As part of the conference, the Pennsylvania delegation met with members of Congress and their staff to share frontline perspectives from physicians and patients.

I was paired with PAMED Board Chair Lorraine Rosamilia, MD, and PAMED staff member Allison Meckley for our Hill visits. We met with Rep. Lloyd Smucker (PA-11) to discuss national policy priorities and how potential Medicare changes could affect constituents as implementation timelines approach in 2027.

In a meeting with Gillian Mueller from Rep. Chris Deluzio’s office, we discussed opportunities to collaborate more closely with ACMS and our physician members. I offered ACMS as a resource should the Congressman seek physician insight, clinical perspective, or testimony on issues affecting patient care. The conversation was productive and efficient, as Rep. Deluzio is aligned on many of the issues that we are focused on advocating for as an organization.

Our delegation also met with staff from Senator John Fetterman and Senator Dave McCormick, reinforcing the importance of continued dialogue between policymakers and practicing physicians.

These conversations help ensure that the realities of patient care in Allegheny County inform federal policy decisions.

Why this matters locally

Healthcare policy may be written in Washington, but its consequences show up in our exam rooms, waiting rooms, and late-night phone calls with worried families.

Patients may be skeptical of systems, insurers, or government, but they trust their own physicians. They trust the familiar face who helps them make sense of frightening diagnoses, navigate complex decisions, and find reassurance in uncertain moments.
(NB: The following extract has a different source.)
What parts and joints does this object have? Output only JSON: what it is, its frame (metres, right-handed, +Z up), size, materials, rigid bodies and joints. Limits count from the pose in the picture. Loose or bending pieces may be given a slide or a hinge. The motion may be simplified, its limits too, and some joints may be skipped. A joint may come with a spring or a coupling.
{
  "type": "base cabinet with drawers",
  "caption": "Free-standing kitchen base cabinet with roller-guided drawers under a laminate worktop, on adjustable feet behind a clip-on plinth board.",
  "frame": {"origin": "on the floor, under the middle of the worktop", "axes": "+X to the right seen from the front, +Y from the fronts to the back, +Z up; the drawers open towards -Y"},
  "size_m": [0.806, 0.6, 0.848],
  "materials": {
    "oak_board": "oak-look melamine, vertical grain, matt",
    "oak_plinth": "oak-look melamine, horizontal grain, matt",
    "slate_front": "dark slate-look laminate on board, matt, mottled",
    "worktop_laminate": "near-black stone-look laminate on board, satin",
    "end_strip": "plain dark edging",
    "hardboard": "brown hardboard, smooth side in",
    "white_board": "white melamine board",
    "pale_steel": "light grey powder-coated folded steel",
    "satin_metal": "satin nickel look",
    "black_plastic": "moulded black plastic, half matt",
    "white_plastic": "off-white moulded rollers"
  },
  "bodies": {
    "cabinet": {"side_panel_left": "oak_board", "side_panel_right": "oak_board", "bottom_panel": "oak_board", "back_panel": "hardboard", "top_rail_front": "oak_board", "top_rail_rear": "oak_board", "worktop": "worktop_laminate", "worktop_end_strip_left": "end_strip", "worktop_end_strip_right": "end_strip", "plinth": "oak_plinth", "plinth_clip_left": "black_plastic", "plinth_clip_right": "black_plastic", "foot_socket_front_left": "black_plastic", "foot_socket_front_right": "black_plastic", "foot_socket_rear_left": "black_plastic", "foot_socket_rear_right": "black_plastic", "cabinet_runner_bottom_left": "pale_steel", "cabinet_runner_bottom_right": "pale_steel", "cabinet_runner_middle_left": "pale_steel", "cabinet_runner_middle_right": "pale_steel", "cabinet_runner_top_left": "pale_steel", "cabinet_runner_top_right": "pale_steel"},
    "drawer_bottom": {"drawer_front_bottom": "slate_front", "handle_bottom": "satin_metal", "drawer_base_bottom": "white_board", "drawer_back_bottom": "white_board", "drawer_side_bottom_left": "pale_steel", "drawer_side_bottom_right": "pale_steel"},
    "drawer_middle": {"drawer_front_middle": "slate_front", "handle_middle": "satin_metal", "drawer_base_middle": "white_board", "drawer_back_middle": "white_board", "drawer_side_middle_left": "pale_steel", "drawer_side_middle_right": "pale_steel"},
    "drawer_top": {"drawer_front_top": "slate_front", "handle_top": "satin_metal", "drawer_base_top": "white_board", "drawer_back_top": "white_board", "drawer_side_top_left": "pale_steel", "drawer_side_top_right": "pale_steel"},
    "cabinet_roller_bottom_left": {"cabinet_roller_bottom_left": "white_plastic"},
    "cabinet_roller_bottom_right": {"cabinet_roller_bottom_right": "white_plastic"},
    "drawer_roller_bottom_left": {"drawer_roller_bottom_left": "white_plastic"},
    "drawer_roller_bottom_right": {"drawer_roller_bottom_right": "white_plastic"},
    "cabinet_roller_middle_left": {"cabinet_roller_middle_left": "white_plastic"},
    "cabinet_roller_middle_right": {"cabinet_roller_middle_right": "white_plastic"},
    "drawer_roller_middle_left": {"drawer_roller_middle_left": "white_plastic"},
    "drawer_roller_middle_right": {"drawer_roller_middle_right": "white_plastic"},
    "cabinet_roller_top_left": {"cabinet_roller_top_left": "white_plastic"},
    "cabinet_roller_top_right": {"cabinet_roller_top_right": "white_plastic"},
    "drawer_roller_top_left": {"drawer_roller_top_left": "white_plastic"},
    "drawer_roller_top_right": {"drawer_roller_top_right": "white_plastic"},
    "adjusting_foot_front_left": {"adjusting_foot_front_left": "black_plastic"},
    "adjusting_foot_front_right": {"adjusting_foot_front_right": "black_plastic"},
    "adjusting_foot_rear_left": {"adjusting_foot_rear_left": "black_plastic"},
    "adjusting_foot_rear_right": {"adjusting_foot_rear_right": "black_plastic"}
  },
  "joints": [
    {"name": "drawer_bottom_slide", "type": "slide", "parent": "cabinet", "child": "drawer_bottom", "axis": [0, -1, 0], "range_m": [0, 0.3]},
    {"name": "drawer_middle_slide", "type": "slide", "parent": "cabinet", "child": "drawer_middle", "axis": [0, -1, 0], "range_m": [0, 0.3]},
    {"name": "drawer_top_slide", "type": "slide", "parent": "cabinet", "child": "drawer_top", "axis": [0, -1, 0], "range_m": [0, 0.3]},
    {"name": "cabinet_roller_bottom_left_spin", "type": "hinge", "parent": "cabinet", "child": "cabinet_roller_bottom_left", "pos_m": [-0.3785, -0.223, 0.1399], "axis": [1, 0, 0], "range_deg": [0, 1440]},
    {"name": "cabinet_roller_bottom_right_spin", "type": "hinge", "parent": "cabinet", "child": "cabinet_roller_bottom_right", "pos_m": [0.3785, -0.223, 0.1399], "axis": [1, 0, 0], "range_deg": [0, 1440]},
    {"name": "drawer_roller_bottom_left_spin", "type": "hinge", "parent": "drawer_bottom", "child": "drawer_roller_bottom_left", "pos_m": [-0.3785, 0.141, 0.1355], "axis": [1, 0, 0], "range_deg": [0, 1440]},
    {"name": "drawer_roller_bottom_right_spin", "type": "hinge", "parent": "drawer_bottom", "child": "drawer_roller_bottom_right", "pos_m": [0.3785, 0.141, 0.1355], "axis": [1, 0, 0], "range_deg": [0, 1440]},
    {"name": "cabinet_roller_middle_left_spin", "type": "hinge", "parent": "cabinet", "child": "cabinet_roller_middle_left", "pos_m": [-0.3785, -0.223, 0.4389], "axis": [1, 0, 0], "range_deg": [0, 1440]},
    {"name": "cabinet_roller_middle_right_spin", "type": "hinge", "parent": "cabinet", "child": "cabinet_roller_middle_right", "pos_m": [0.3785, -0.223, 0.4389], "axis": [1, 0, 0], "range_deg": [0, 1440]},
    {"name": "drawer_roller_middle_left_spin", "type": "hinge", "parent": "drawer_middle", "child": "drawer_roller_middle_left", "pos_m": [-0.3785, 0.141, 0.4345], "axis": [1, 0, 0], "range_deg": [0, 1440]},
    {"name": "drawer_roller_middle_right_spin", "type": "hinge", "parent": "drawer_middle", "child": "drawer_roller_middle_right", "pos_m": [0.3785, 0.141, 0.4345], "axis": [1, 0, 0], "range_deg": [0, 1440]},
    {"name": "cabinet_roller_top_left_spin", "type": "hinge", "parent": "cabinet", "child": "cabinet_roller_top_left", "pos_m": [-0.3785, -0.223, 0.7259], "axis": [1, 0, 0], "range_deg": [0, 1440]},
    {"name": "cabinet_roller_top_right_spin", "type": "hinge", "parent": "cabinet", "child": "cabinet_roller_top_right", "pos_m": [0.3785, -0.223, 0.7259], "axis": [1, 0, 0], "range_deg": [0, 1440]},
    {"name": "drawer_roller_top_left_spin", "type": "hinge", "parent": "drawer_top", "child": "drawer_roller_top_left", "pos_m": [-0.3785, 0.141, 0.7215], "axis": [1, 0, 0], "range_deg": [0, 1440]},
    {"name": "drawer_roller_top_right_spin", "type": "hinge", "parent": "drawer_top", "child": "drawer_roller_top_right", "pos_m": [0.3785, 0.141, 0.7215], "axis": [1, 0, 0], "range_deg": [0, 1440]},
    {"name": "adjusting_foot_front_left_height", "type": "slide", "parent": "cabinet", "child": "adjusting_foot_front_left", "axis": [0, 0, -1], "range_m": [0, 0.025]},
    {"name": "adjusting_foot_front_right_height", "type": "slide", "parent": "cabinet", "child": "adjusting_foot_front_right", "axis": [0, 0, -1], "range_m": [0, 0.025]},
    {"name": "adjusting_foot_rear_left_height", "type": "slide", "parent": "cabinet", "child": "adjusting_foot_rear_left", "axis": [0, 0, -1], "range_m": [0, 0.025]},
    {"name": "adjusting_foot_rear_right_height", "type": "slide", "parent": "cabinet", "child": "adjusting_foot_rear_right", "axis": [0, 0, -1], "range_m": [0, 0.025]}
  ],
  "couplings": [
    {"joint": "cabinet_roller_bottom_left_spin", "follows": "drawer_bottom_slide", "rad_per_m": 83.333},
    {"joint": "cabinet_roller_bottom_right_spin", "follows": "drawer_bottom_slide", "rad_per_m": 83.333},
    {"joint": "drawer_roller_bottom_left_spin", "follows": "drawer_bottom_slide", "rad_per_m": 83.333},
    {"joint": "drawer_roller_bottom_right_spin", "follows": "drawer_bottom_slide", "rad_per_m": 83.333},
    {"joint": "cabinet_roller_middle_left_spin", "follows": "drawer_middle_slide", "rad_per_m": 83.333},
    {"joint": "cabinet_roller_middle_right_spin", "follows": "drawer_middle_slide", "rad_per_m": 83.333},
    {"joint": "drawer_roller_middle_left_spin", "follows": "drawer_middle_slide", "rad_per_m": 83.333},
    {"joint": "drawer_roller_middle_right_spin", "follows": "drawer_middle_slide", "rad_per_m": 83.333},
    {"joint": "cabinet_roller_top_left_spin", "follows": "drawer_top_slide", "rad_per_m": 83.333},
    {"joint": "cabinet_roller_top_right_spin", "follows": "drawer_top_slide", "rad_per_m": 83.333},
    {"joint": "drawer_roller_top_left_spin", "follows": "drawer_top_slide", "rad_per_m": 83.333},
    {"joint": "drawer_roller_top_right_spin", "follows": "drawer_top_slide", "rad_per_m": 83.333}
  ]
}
When physicians speak up, sharing real patient experiences, advocating for fewer barriers to care, and protecting practice environments that allow them to serve their communities, you help to ensure that policy is grounded in humanity, not abstraction.

County medical societies play an essential role in connecting those lived experiences to policymaking. By elevating physician voices and patient stories, we help safeguard access to care and strengthen the health and resilience of our region.

Moving forward

Advocacy is not a single trip to Washington or a single trip to visit your local legislator. It is a continuous commitment to patients, communities, and the future of medicine.
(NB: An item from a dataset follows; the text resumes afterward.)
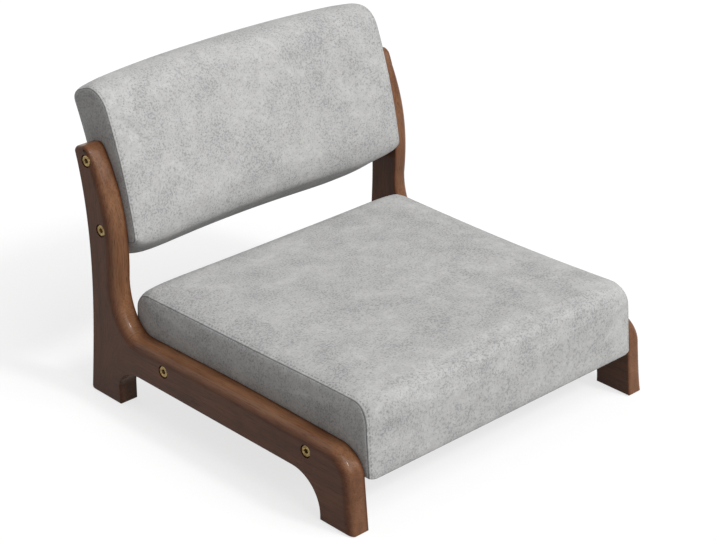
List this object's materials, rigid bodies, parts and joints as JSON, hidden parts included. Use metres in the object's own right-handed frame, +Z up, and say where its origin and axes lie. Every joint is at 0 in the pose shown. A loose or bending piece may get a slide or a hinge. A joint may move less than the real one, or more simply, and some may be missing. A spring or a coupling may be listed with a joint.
{
  "type": "legless floor lounge chair",
  "caption": "Low floor chair with an upholstered seat and a bowed, leaning backrest bolted between two one-piece L-shaped wooden side boards.",
  "frame": {"origin": "on the floor, under the middle of the whole chair", "axes": "+X to the right as seen from the front, -Y towards the front of the seat, +Z up; left and right in the node names are as seen from the front"},
  "size_m": [0.488, 0.5266, 0.3882],
  "materials": {
    "walnut": "dark walnut stain under satin lacquer",
    "suede_cloth": "light grey faux-suede cloth with fine darker mottling",
    "foam": "open-cell polyurethane foam",
    "plywood": "bare plywood",
    "pine": "bare planed softwood",
    "antique_brass": "antique brass plating, worn bright at the rim",
    "zinc_steel": "zinc plated steel",
    "felt": "pressed felt",
    "backing_cloth": "black non-woven upholstery backing"
  },
  "bodies": {
    "root": {"left_side_frame": "walnut", "left_front_foot_glide": "felt", "left_rear_foot_glide": "felt", "right_side_frame": "walnut", "right_front_foot_glide": "felt", "right_rear_foot_glide": "felt", "seat_cover": "suede_cloth", "seat_foam": "foam", "seat_plywood_board": "plywood", "seat_dust_cover": "backing_cloth", "seat_front_cross_rail": "pine", "seat_rear_cross_rail": "pine", "left_seat_batten": "pine", "seat_left_front_batten_screw": "zinc_steel", "seat_left_front_rail_screw": "zinc_steel", "seat_left_rear_batten_screw": "zinc_steel", "seat_left_rear_rail_screw": "zinc_steel", "right_seat_batten": "pine", "seat_right_front_batten_screw": "zinc_steel", "seat_right_front_rail_screw": "zinc_steel", "seat_right_rear_batten_screw": "zinc_steel", "seat_right_rear_rail_screw": "zinc_steel", "backrest_cover": "suede_cloth", "backrest_front_foam": "foam", "backrest_rear_foam": "foam", "backrest_plywood_panel": "plywood", "backrest_left_core_block": "pine", "backrest_left_lower_panel_screw": "zinc_steel", "backrest_left_upper_panel_screw": "zinc_steel", "backrest_right_core_block": "pine", "backrest_right_lower_panel_screw": "zinc_steel", "backrest_right_upper_panel_screw": "zinc_steel", "left_seat_front_bolt": "antique_brass", "left_seat_front_insert": "zinc_steel", "left_seat_rear_bolt": "antique_brass", "left_seat_rear_insert": "zinc_steel", "left_back_lower_bolt": "antique_brass", "left_back_lower_insert": "zinc_steel", "left_back_upper_bolt": "antique_brass", "left_back_upper_insert": "zinc_steel", "right_seat_front_bolt": "antique_brass", "right_seat_front_insert": "zinc_steel", "right_seat_rear_bolt": "antique_brass", "right_seat_rear_insert": "zinc_steel", "right_back_lower_bolt": "antique_brass", "right_back_lower_insert": "zinc_steel", "right_back_upper_bolt": "antique_brass", "right_back_upper_insert": "zinc_steel"}
  },
  "joints": []
}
Whether communicating with patients, elevating frontline experiences, advocating for affordability and access, or guiding the responsible use of emerging technologies, physicians help shape a healthcare system grounded in trust and compassion.

In a time of rapid change, one truth remains constant: the voice of a trusted physician carries extraordinary weight. Staying engaged ensures that voice continues to guide a system worthy of the people it serves.

Trust remains the cornerstone of care. By providing perspective – not just data – physicians can bridge divides and shape better policy.

What Physicians Should Watch Heading into 2026

  • Affordability will drive policy decisions Healthcare costs and household economic pressures will shape priorities.
  • Expect continued policy movement Regulatory actions and election dynamics may shift direction quickly.
  • Administrative burden remains under scrutiny Prior authorization and documentation reform remain key pressure points.
  • Independent practice sustainability Payment and regulatory policy will influence community-based care viability.
  • AI adoption is accelerating Transparency, safety, and physician oversight will guide responsible use.
  • Trust is local Patients trust their physicians — making physician voices essential.